>>>>>

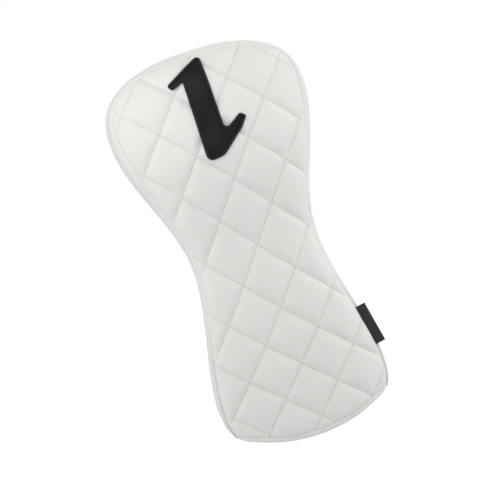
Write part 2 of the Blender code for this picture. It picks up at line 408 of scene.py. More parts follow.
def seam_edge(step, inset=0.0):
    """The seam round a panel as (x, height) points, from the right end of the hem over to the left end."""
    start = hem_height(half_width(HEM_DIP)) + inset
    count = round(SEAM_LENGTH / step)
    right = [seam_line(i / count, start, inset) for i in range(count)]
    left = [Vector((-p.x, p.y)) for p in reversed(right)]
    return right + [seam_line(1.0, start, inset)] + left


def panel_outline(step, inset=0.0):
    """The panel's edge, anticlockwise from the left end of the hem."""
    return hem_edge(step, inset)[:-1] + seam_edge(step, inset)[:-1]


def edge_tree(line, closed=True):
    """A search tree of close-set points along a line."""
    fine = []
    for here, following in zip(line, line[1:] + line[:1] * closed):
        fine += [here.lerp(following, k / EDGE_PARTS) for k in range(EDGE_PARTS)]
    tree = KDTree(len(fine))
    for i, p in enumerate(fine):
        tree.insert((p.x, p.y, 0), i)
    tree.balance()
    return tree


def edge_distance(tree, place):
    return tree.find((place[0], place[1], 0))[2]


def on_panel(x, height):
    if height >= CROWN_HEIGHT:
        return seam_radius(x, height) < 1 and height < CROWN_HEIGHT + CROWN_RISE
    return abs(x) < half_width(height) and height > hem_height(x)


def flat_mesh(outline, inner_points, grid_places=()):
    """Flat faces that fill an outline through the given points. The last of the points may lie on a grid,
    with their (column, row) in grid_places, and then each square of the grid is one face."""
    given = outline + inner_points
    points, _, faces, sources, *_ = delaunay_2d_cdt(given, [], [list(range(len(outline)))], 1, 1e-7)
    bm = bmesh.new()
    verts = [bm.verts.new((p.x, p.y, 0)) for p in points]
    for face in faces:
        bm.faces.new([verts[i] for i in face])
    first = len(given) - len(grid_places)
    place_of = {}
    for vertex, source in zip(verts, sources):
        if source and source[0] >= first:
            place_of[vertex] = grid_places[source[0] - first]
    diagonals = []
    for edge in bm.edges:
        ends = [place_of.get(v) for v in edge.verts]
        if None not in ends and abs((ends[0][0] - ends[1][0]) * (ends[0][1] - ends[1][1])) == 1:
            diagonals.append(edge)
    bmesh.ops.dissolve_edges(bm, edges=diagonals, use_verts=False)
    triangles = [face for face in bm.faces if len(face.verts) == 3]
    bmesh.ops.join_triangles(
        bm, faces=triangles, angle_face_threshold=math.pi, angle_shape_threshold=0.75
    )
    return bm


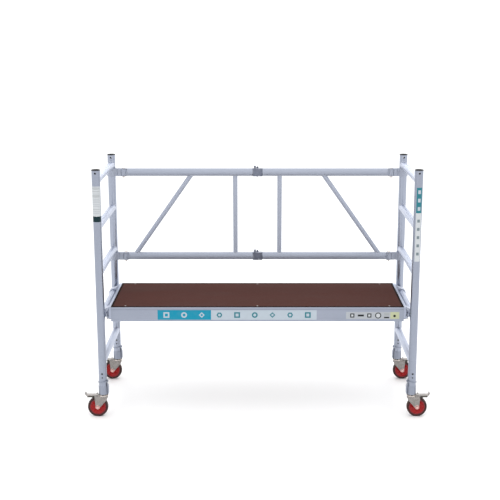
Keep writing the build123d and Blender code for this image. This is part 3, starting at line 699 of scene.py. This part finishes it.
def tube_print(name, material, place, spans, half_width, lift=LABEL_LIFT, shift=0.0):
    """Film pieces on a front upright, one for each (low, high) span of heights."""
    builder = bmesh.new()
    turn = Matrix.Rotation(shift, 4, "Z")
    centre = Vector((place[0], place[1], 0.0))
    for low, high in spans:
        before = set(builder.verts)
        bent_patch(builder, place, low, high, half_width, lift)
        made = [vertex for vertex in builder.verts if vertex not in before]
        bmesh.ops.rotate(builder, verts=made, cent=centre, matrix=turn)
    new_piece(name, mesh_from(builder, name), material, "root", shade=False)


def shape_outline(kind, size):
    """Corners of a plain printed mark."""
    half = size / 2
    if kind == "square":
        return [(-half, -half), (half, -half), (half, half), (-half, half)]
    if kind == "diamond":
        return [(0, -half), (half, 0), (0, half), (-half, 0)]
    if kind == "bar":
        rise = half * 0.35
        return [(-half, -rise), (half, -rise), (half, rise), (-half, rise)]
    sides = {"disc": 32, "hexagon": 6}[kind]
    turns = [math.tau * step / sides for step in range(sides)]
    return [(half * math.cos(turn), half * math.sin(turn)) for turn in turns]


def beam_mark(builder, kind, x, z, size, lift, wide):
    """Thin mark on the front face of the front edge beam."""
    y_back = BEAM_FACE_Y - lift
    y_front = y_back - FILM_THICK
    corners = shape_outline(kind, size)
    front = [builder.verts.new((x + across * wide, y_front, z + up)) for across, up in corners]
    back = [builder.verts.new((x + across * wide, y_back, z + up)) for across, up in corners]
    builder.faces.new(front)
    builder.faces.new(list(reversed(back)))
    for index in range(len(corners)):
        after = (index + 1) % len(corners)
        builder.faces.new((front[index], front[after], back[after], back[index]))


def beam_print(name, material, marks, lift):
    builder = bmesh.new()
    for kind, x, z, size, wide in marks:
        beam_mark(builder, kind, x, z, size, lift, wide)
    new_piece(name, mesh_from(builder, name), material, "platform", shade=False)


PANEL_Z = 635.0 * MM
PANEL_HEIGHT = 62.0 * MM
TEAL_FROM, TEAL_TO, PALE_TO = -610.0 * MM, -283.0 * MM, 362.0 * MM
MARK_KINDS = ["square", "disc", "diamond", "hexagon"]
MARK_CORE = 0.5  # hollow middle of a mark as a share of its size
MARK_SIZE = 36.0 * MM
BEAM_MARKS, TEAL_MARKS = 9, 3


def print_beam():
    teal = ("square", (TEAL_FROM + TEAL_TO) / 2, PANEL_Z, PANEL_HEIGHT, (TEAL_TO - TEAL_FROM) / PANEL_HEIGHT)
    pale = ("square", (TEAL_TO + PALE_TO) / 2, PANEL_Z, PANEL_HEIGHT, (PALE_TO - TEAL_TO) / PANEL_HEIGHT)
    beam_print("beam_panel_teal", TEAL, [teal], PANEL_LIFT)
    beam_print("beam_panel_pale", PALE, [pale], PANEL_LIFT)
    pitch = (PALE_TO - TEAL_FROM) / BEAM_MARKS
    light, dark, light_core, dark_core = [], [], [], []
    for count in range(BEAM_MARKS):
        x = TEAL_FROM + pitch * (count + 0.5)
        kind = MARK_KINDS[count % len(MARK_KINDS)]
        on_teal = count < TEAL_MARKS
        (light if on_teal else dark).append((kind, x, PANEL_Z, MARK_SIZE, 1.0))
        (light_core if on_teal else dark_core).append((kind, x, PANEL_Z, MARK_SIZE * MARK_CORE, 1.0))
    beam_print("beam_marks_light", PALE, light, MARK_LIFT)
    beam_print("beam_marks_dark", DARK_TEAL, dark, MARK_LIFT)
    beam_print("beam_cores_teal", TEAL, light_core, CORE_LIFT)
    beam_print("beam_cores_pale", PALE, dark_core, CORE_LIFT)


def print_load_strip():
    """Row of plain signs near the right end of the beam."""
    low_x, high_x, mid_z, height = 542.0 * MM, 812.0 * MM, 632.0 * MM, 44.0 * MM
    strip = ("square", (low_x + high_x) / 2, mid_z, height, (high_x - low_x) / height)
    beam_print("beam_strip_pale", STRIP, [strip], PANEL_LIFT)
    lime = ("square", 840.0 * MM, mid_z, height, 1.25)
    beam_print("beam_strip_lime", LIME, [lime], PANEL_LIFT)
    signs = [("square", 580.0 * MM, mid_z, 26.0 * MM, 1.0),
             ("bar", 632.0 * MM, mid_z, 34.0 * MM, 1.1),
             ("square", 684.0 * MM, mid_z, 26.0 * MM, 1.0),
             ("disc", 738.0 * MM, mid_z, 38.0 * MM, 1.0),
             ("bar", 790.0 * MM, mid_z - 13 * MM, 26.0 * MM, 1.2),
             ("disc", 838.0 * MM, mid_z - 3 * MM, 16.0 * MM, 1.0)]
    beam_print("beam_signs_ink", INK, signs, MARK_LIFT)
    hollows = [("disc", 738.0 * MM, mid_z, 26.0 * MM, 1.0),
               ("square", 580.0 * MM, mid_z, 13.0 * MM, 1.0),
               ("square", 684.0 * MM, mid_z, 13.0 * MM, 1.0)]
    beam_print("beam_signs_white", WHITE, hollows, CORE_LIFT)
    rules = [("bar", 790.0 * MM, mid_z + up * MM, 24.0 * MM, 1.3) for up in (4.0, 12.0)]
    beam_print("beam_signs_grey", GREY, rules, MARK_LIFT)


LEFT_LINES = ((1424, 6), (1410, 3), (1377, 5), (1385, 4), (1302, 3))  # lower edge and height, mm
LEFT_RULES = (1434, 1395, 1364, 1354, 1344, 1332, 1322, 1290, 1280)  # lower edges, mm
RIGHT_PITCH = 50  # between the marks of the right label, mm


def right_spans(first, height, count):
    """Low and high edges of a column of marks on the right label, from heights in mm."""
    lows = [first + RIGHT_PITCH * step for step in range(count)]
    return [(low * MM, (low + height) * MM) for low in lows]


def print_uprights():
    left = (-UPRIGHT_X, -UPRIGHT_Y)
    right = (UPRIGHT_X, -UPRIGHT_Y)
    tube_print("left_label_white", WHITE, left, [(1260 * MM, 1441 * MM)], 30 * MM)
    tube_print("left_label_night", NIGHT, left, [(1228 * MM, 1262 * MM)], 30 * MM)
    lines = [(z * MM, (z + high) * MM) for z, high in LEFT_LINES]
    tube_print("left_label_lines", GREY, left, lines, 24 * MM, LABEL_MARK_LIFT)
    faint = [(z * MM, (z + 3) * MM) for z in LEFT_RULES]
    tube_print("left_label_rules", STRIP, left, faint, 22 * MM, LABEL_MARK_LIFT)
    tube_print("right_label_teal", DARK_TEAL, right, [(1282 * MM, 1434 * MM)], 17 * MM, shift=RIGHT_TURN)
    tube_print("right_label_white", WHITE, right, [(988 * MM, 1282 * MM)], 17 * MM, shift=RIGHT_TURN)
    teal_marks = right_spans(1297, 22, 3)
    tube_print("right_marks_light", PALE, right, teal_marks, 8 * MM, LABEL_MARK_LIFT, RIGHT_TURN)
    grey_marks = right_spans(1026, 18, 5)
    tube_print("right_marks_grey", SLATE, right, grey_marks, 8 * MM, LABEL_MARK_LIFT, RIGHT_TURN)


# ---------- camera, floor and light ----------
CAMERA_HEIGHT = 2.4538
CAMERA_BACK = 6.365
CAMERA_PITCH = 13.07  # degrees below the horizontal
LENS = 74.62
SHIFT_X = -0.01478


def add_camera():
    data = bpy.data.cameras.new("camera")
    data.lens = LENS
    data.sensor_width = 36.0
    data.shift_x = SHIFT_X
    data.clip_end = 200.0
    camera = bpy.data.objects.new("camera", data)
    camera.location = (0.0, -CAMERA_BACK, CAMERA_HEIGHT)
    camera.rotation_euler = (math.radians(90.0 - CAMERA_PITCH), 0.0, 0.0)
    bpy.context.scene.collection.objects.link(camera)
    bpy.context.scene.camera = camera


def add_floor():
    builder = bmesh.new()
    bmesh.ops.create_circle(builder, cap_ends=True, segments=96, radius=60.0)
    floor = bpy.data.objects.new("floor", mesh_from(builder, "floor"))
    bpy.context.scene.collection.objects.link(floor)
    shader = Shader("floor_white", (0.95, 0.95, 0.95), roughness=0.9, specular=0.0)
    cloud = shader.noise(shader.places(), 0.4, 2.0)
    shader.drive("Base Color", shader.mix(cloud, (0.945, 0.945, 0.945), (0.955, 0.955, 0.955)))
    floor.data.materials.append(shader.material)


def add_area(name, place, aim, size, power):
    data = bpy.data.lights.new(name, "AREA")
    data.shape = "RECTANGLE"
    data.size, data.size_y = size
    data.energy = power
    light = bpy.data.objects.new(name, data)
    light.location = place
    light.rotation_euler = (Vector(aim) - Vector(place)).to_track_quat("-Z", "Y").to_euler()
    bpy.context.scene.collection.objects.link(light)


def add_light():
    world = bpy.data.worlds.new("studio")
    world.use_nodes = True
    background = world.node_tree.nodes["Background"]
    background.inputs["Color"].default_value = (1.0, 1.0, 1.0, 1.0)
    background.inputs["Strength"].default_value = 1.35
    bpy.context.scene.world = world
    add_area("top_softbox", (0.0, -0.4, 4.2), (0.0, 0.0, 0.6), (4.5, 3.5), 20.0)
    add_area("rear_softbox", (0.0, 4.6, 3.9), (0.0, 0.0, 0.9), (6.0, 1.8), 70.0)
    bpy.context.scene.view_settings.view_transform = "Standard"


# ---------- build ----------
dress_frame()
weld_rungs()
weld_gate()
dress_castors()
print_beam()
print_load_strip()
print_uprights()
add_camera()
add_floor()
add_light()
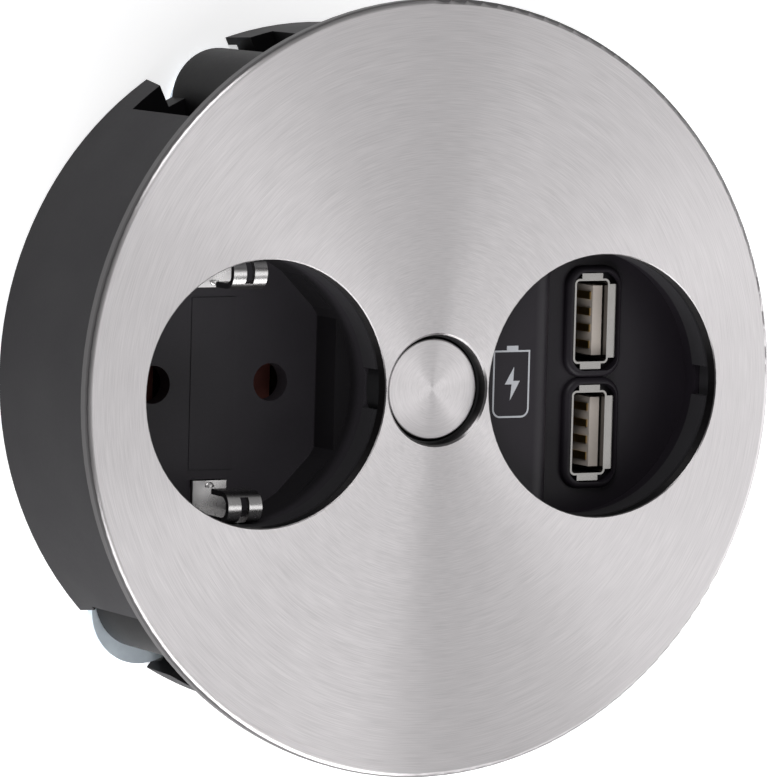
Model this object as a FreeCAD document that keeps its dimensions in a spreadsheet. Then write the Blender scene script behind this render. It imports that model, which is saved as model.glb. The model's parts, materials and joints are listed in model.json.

<<<<<

▶ WHAT YOU HAVE TO DO
Please copy exactly the lines from the first line of the records above through the line containing "return abs(x) <", including both, and nothing more.

▶ TASK RESPONSE
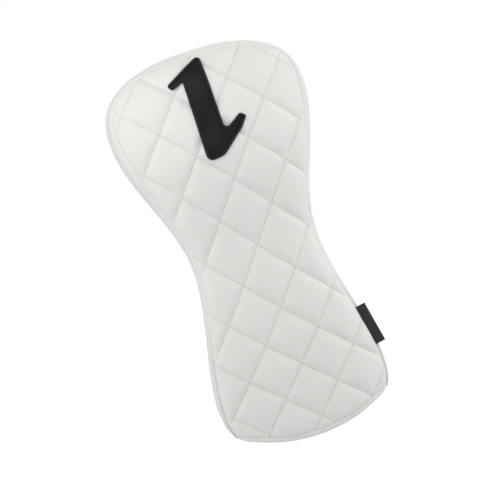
Write part 2 of the Blender code for this picture. It picks up at line 408 of scene.py. More parts follow.
def seam_edge(step, inset=0.0):
    """The seam round a panel as (x, height) points, from the right end of the hem over to the left end."""
    start = hem_height(half_width(HEM_DIP)) + inset
    count = round(SEAM_LENGTH / step)
    right = [seam_line(i / count, start, inset) for i in range(count)]
    left = [Vector((-p.x, p.y)) for p in reversed(right)]
    return right + [seam_line(1.0, start, inset)] + left


def panel_outline(step, inset=0.0):
    """The panel's edge, anticlockwise from the left end of the hem."""
    return hem_edge(step, inset)[:-1] + seam_edge(step, inset)[:-1]


def edge_tree(line, closed=True):
    """A search tree of close-set points along a line."""
    fine = []
    for here, following in zip(line, line[1:] + line[:1] * closed):
        fine += [here.lerp(following, k / EDGE_PARTS) for k in range(EDGE_PARTS)]
    tree = KDTree(len(fine))
    for i, p in enumerate(fine):
        tree.insert((p.x, p.y, 0), i)
    tree.balance()
    return tree


def edge_distance(tree, place):
    return tree.find((place[0], place[1], 0))[2]


def on_panel(x, height):
    if height >= CROWN_HEIGHT:
        return seam_radius(x, height) < 1 and height < CROWN_HEIGHT + CROWN_RISE
    return abs(x) < half_width(height) and height > hem_height(x)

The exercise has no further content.